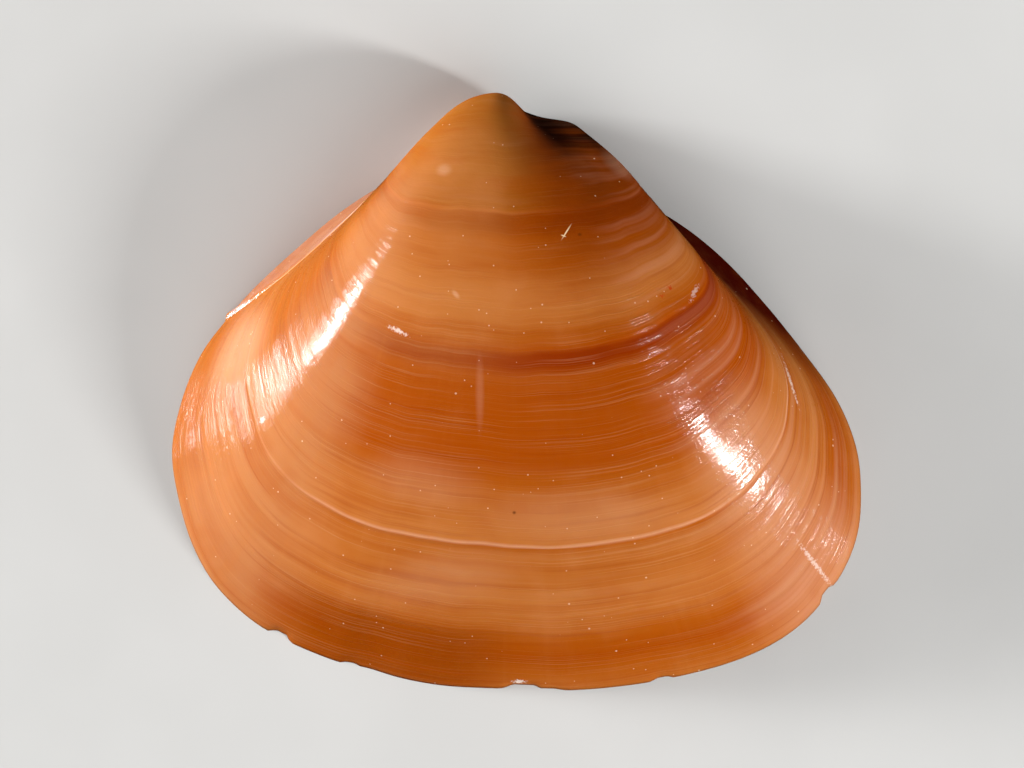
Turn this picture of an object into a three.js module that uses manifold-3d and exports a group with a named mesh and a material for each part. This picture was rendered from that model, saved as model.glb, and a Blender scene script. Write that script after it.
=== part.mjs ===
// The right valve of a small wedge-shaped clam, lying on its margin with its outside up.
// Millimetres. +Z is up, +X points to the front end of the shell and +Y to the beak.
// The origin is under the middle of the valve, on the surface that it rests on.

import * as THREE from "three";
import { mergeVertices } from "three/addons/utils/BufferGeometryUtils.js";
import Module from "manifold-3d";

const { clamp, degToRad, lerp, smoothstep } = THREE.MathUtils;

// The margin, as x and y from the hinge axis: from the beak down the hind slope, along the
// rounded belly and back up the front slope.
const MARGIN_POINTS = [
  [-0.8, -0.35], [-2.65, -1.0], [-4.35, -1.65], [-6.05, -2.7], [-7.85, -4.2], [-9.4, -5.65],
  [-10.45, -6.85], [-11.4, -8.15], [-12.1, -9.8], [-12.5, -11.75], [-12.25, -13.65],
  [-11.65, -15.55], [-10.65, -17.15], [-8.95, -18.6], [-6.55, -19.7], [-5.1, -20.05],
  [-3.75, -20.45], [-2.2, -20.72], [-0.4, -20.82], [2.65, -20.9], [5.85, -20.55],
  [9.05, -19.72], [11.25, -18.5], [12.75, -16.75], [13.5, -15.05], [13.65, -13.3],
  [13.45, -11.6], [12.7, -9.8], [11.35, -7.9], [9.85, -6.05], [8.4, -4.5], [6.85, -3.25],
  [4.95, -2.15], [2.85, -1.15], [0.95, -0.4],
];

// The hinge plate lies a little above the plane of the margin, behind a thin lip.
const PLATE_RECESS = 0.6;
const LIP_WIDTH = 0.45;
const PLATE_RUN_OUT = 8;
const CUT_BELOW = -1;

// Growth: an older margin is the present one turned up about the hinge axis and shrunk. The
// inside turns about an axis of its own, in front of the hinge plate.
const SHRINK_PER_RADIAN = 0.9;
const OUTSIDE = { beak: 166, roundsFrom: 142, step: 7, axisY: 0, axisZ: 0 };
const INSIDE = { beak: 118, roundsFrom: 70, step: 8, axisY: -2.95, axisZ: PLATE_RECESS };

// Low ledges where growth paused, as degrees of turn from the margin and height
const LEDGES = [
  { turn: 6.2, height: 0.05 },
  { turn: 16.4, height: 0.1 },
  { turn: 27, height: 0.05 },
  { turn: 42, height: 0.09 },
  { turn: 67, height: 0.12 },
];
const LEDGE_RUN = 5;
const LEDGE_EDGE = 0.4;

// The hollow in front of the beak: the direction it runs in, measured at the hinge axis from
// straight down towards the front, its depth as a share of the radius, its half width on the
// middle's side and on the front side, where it widens close to the beak, and the turns from the
// margin over which it grows, widens and ends
const HOLLOW = {
  bearing: 29, depth: 0.34, middleWidth: 32, frontWidth: 17, beakWidth: 50,
  grows: [64, 106], widens: [98, 130], ends: [140, 176],
};

// The front shoulder, which older margins carried further out than the present one
const SHOULDER = { bearing: 51, halfWidth: 17, gain: 0.115, grows: [0, 45], ends: [72, 105] };

// The thin ridge that runs from the beak to the hind corner of the margin
const RIDGE = { x: -10.3, y: -6.7, height: 0.13, halfWidth: 0.3 };

// The flat edge of the wall, which widens into the hinge plate under the beak
const EDGE_WIDTH = 0.85;
const PLATE_WIDTH = 2.9;
const PLATE_REACH = 10;
const BELLY_MIDDLE = new THREE.Vector3(0.5, -11, 0);

// Hinge teeth, sockets and the ligament's ledge on the plate. Each is a bar with its heading in
// degrees from straight down towards the front.
const TOOTH_TIP = 0.06;
const TOOTH_ROOT = 1.3;
const SOCKET_FLOOR = 0.9;
const TEETH = [
  { from: [0.75, -1.2], heading: 55, length: 2.3, startWidth: 0.3, endWidth: 0.4 },
  { from: [0.25, -1.35], heading: 12, length: 1.75, startWidth: 0.4, endWidth: 0.75 },
  { from: [-0.35, -1.3], heading: -42, length: 2.3, startWidth: 0.4, endWidth: 0.8 },
  { from: [4.3, -2.75], heading: 60, length: 2.7, startWidth: 0.28, endWidth: 0.28 },
  { from: [3.95, -3.5], heading: 60, length: 2.5, startWidth: 0.28, endWidth: 0.28 },
];
const SOCKETS = [
  { from: [0.75, -1.5], heading: 34, length: 1.15, startWidth: 0.25, endWidth: 0.7 },
  { from: [-0.1, -1.5], heading: -14, length: 1.0, startWidth: 0.25, endWidth: 0.6 },
  { from: [4.1, -3.15], heading: 60, length: 2.6, startWidth: 0.5, endWidth: 0.5 },
];
const LIGAMENT_LEDGE = {
  from: [-1.6, -1.4], heading: -64, length: 4.4, startWidth: 0.5, endWidth: 0.25,
};
const BAR_DRAFT = 0.6;

// Chips out of the margin, by their bearing at the hinge axis
const CHIPS = [
  { bearing: -24.1, width: 0.7, depth: 0.2 },
  { bearing: -16.1, width: 0.5, depth: 0.1 },
  { bearing: 2.9, width: 1.6, depth: 0.18 },
  { bearing: 16.6, width: 0.6, depth: 0.12 },
  { bearing: 35.7, width: 0.7, depth: 0.18 },
];
const CHIP_HEIGHT = 0.8;
const CHIP_SIDES = 7;

const COLUMNS = 96;
const RIDGE_COLUMNS = [-0.25, 0, 0.25];

const marginCurve = new THREE.CatmullRomCurve3(
  MARGIN_POINTS.map(([x, y]) => new THREE.Vector3(x, y, 0)), true, "catmullrom", 0.5,
);

const X_AXIS = new THREE.Vector3(1, 0, 0);

const wasm = await Module();
wasm.setup();

// 1 at the middle of a bump, falling smoothly to 0 at its half width
function bump(distance, halfWidth) {
  const share = clamp(Math.abs(distance) / halfWidth, 0, 1);
  return (1 + Math.cos(Math.PI * share)) / 2;
}

function bearingOf(point) {
  return THREE.MathUtils.radToDeg(Math.atan2(point.x, -point.y));
}

// The places along the margin where the surface has its columns: even steps, and three close
// together over the hind ridge.
function columnPlaces() {
  const steps = Array.from({ length: COLUMNS }, (_, i) => i / COLUMNS);
  const ridge = new THREE.Vector3(RIDGE.x, RIDGE.y, 0);
  const away = (t) => marginCurve.getPoint(t).distanceTo(ridge);
  const fine = Array.from({ length: 3000 }, (_, i) => i / 3000);
  const foot = fine.reduce((best, t) => (away(t) < away(best) ? t : best));
  const kept = steps.filter((t) => Math.abs(t - foot) > 0.8 / COLUMNS);
  const close = RIDGE_COLUMNS.map((part) => foot + part / COLUMNS);
  return [...kept, ...close].sort((a, b) => a - b);
}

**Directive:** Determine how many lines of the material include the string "manifold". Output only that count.

**Worked answer:** 2